I put on my butterfly earrings today and something happened. My earrings have a white butterfly on them and just after I placed the loop through my second ear, I got really dizzy, the room started to spin and I had to sit down quickly.
My eyes closed involuntarily. I didn’t feel in control of my body or state anymore like something had taken possession of me. I sat there trying to open my eyes but they were forced shut. I had to wait.
This was a strangely familiar experience. Sitting on the floor, alone, waiting, wondering, slowly breathing, and then it all came flooding back. I knew what was about to happen.
All of a sudden one yellow butterfly made its way out from inside my left ear. And from there, like follow the leader, more and more butterflies expelled out in swarms from the inside of both of my ears.
I stayed so still as I watched them. I was able to open my eyes as soon as the first butterfly came out. She gave me back my sight. I held out my arms in front of me and the butterflies lined up one by one across them. It tickled and they laughed and I smiled bigger than I had in a while. I started laughing too. Their colours and the feeling of them on my arms filled my mind and my soul with excitement. My brain was being lit up by so many vibrant and detailed wings. I watched them, trying not to disturb the ones on my cheeks with my gaze. There were so many butterflies on my head. I held still but I don’t think it mattered if I moved or not, they weren’t leaving me.
No one was here to see this except the seagulls floating by the window. I think a couple of them did double takes as they flew by. No one would believe me if I told them this anyway. So I won’t, just you I’ll tell. Our secret. You and the seagulls.
Then a truly blissful moment came, where I lay back, legs and arms slightly out to the side and my body transformed, completely covered in butterflies I was.
It felt like a tornado spinning inside my head on both sides, whizzing around in my ears, like a storm, thunder and lightning, booming, crashing, rushing, spinning, and as the butterflies left each ear, it felt like buckets of sand emptying and flowing out in a stream from my head. What a wild feeling.

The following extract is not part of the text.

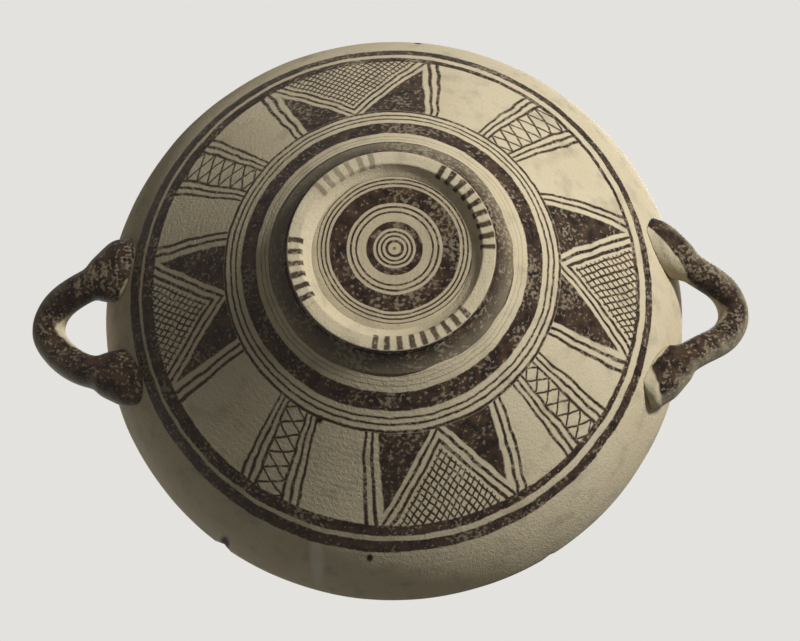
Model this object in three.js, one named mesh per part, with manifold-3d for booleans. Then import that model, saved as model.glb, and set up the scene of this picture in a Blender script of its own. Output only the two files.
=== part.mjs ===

The sound was just like sand in the ears, crunchy, swirling sand then ejecting out with force. I couldn’t hear anything, only the beauty unfolding from the storm inside me and then around me, in front of me, above me, all over me. I began to cry. It was so beautiful.
Lying on the floor, the tears streamed down the sides of my face. The butterflies started to get wet, some even settled on my tears. They fed on them. I don’t think that they minded because they didn’t move much. Their fluttering wings on my face felt calming, like they were trying to catch the tears and use them as fuel and as nourishment.
I knew eventually I would regain my hearing, but if that meant the butterflies would leave me, I would have happily stayed deaf inside this sandstorm to keep them close and to keep them coming. Butterflies ignited my body with a gentle warmth and a protective layer. My skin was barely visible. I was butterfly skin. Never the same.
These beautiful creatures screamed grace, joy, lightness, purity and peace. What had I done to create that moment, to be blessed by such an event? The last time this happened, I was someone else and I got scared. But this time, this time the joy and surrender and acceptance and trust and welcoming of what was happening was an overwhelming experience I didn’t want to end. Loving this fate. I welcomed every butterfly as they found a spot on my body.
They covered all inches of me, fluttered and then stilled themselves. They kissed every part of me, sucked the pain from my pulsing veins and changed the shape, the sound, and the smell, of all of the things that held me down.
I felt them all working together, giving, giving, giving, filling my heart, filling my heart, filling my heart, protecting my energy and protecting my soul. They worked their wings all across me. I had never felt a force so strong in all my life, and they did not stop until I was given what was desperately needed, replenishment in all of its forms.
I let them stay on me, allowing every moment to unfold just as it was meant to. They kept coming out of my ears, like each one had a very specific purpose, a determination and a job to fulfill. I felt like the butterfly woman. A receptacle for peace and rejuvenation. The soft and delicate power of these wonderful insects soothed my sandy mind and electrified the air around me.
I felt the shield. Each butterfly made an imprint, like the most beautiful parts of all of their souls transferring into mine. I lay there in grateful, astonished tears.
As the last butterfly departed from my ear, the moving sand sound stopped. I could hear. I lay still and hoped they would not leave. My heart felt different, bigger, stronger, truer and like I had a thousand, tiny, sweet singing souls cycling through my bloodstream.
I took a deep breath, then, the butterflies took flight away from my body. All together at once they lifted up and away from me. Their sudden absence drew me to grasp out and plead for them to stay. But instead, I sat up, smiled, thanked them for coming and then watched them float away.
They held me, blessed me, repleted me, heightened me, gifted me, sang to me… then flew out the window.
Thank you dear butterflies for choosing me. I will share your gifts and never forget what you gave me.

I was surprised to get an emotional release from this…some of those teary feelings but not of loss…interesting.